On 15/05/2022 19:39, Pascal Hambourg wrote:
Le 14/05/2022 à 15:46, Wols Lists a écrit :
Or the rewrite fails, raid assumes the drive is faulty and kicks it
out. That's why you should never use desktop drives unless you know
EXACTLY what you are doing!
What's wrong with desktop drives ?
Once things start going wrong, they go pear-shaped very fast.
https://raid.wiki.kernel.org/index.php/Timeout_Mismatch
tl;dr
Raid/Enterprise drives have something called SCT/ERC. If there's a
problem, the drive will abort the read/write, and return an error.

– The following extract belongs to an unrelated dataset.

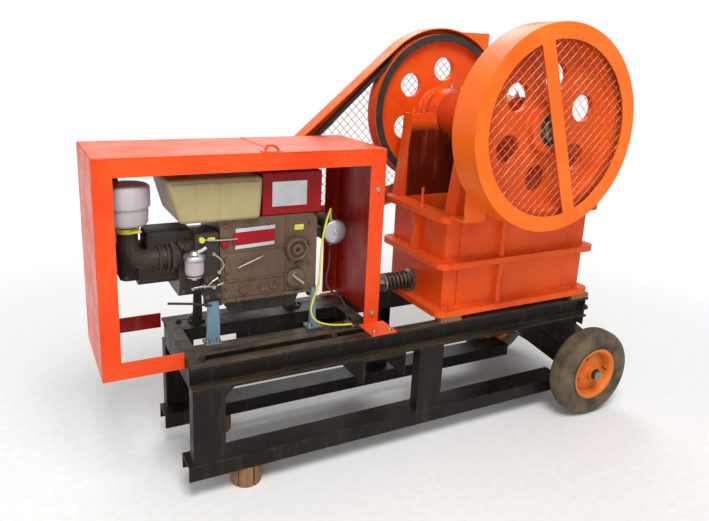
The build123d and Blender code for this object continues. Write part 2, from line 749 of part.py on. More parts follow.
with BuildPart() as cheek_plates:
    for side in (-1, 1):
        inner_y = y_at(side * (CHAMBER_HALF - FIT_GAP - CHEEK_THICKNESS))
        with BuildSketch(Plane.XZ.offset(-inner_y)):
            with BuildLine():
                Polyline(
                    (x_at(CHEEK_BOTTOM_BACK_X), JAW_BASE_Z),
                    (x_at(CHEEK_FRONT_X), JAW_BASE_Z),
                    (x_at(CHEEK_FRONT_X), CHEEK_TOP_Z - CHEEK_CHAMFER),
                    (x_at(CHEEK_FRONT_X - CHEEK_CHAMFER), CHEEK_TOP_Z),
                    (x_at(CHEEK_BACK_X + CHEEK_CHAMFER), CHEEK_TOP_Z),
                    (x_at(CHEEK_BACK_X), CHEEK_TOP_Z - CHEEK_CHAMFER),
                    close=True,
                )
            make_face()
            with Locations((x_at((CHEEK_FRONT_X + CHEEK_BACK_X) / 2), CHEEK_TOP_Z - 50)):
                SlotOverall(CHEEK_SLOT_LENGTH, CHEEK_SLOT_HEIGHT, mode=Mode.SUBTRACT)
        extrude(amount=-side * CHEEK_THICKNESS)
cheek_plates.part.label = "cheek_plates"
export_step(cheek_plates.part, "parts/cheek_plates.step")

# Jaw plates: ridges that run down the chamber, the fixed ones facing the moving ones
FIXED_BACK_X = JAW_FRONT_X - JAW_WALL
TOOTH_TIP_X = FIXED_BACK_X - FIXED_PLATE_THICKNESS
PLATE_HALF_WIDTH = CHAMBER_HALF - FIT_GAP - CHEEK_THICKNESS - 16.0


def ridge_points(half_width, root, tip, phase):
    """Gives the zigzag of the ridges across the plate from -half_width to half_width."""
    count = int(2 * half_width / TOOTH_PITCH)
    pitch = 2 * half_width / count
    points = []
    for index in range(2 * count + 1):
        level = tip if (index + phase) % 2 else root
        points.append((level, -half_width + index * pitch / 2))
    return points


with BuildPart() as fixed_jaw_plate:
    with BuildSketch(Plane.XY.offset(JAW_BASE_Z + JAW_FLANGE_THICKNESS)):
        with BuildLine():
            ridge = ridge_points(PLATE_HALF_WIDTH, TOOTH_TIP_X + TOOTH_DEPTH, TOOTH_TIP_X, 0)
            Polyline(
                *[(x_at(x), y_at(y)) for x, y in ridge],
                (x_at(FIXED_BACK_X), y_at(PLATE_HALF_WIDTH)),
                (x_at(FIXED_BACK_X), y_at(-PLATE_HALF_WIDTH)),
                close=True,
            )
        make_face()
    extrude(amount=JAW_TOP_Z + JAW_TOP_THICKNESS - JAW_BASE_Z - JAW_FLANGE_THICKNESS)
fixed_jaw_plate.part.label = "fixed_jaw_plate"
export_step(fixed_jaw_plate.part, "parts/fixed_jaw_plate.step")

# Swing jaw: a hub on the shaft and a tapering body behind the moving jaw plate
FACE_TOP = Vector(x_at(TOOTH_TIP_X - GAPE), JAW_TOP_Z)
FACE_BOTTOM = Vector(x_at(TOOTH_TIP_X - DISCHARGE_GAP), JAW_BASE_Z + 16)
FACE_RUN = FACE_BOTTOM - FACE_TOP
FACE_LENGTH = FACE_RUN.length
FACE_DIRECTION = FACE_RUN.normalized()
FACE_NORMAL = Vector(FACE_DIRECTION.Y * -1, FACE_DIRECTION.X)
PLATE_BACK_TOP = FACE_TOP - FACE_NORMAL * FIXED_PLATE_THICKNESS
PLATE_BACK_BOTTOM = FACE_BOTTOM - FACE_NORMAL * FIXED_PLATE_THICKNESS
TOGGLE_SEAT = Vector(x_at(SHAFT_X + 140.0), JAW_LEVEL_A - 96.0)
TUBE_HALF_WIDTH = CHAMBER_HALF - 5.0

with BuildPart() as swing_jaw:
    with BuildSketch(Plane.XZ.offset(-y_at(-PITMAN_HALF_WIDTH))):
        with BuildLine():
            Polyline(
                (x_at(SHAFT_X - 90), SHAFT_Z - 20),
                (TOGGLE_SEAT.X - 10, TOGGLE_SEAT.Y + 90),
                (TOGGLE_SEAT.X, TOGGLE_SEAT.Y + 30),
                (TOGGLE_SEAT.X + 40, TOGGLE_SEAT.Y + 12),
                (TOGGLE_SEAT.X + 40, TOGGLE_SEAT.Y - 12),
                (TOGGLE_SEAT.X, TOGGLE_SEAT.Y - 30),
                (TOGGLE_SEAT.X + 30, TOGGLE_SEAT.Y - 90),
                (PLATE_BACK_BOTTOM.X, PLATE_BACK_BOTTOM.Y),
                (PLATE_BACK_TOP.X, PLATE_BACK_TOP.Y),
                (x_at(SHAFT_X + 60), SHAFT_Z + 70),
                close=True,
            )
        make_face()
    extrude(amount=-2 * PITMAN_HALF_WIDTH)
    with BuildSketch(Plane.XZ.offset(-MID_Y)):
        with Locations((x_at(SHAFT_X), SHAFT_Z)):
            RegularPolygon(PITMAN_RADIUS, ROUND_SIDES)
    extrude(amount=TUBE_HALF_WIDTH, both=True)
    with BuildSketch(Plane.XZ.offset(-MID_Y)):
        with Locations((x_at(SHAFT_X), SHAFT_Z)):
            Circle(SHAFT_DIAMETER / 2 + BEARING_GAP)
    extrude(amount=TUBE_HALF_WIDTH, both=True, mode=Mode.SUBTRACT)
swing_jaw.part.label = "swing_jaw"
export_step(swing_jaw.part, "parts/swing_jaw.step")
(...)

Consumer drives don't have this. If there's a problem, they can
typically take two minutes to respond. No matter whether the problem is
transient or real, that's a real bummer for whatever wants the data. The
kernel typically gives up waiting after 30secs, tries to talk to the
drive again, and on getting no response whatsoever assumes the disk has
failed. As far as raid is concerned, a faulty, non-responsive disk is
BAD NEWS.
It gets worse. SMR drives can - in the NORMAL course of events, take
about ten minutes to respond!
So basically, Enterprise drives typically take about 7 seconds to sort
out a problem. Consumer drives - the old CMR type - typically take about
2 minutes. New SMR drives can take 10s of minutes. And transient
problems aren't that uncommon. Worse, once things start going wrong, it
can explode very fast.
Cheers,
Wol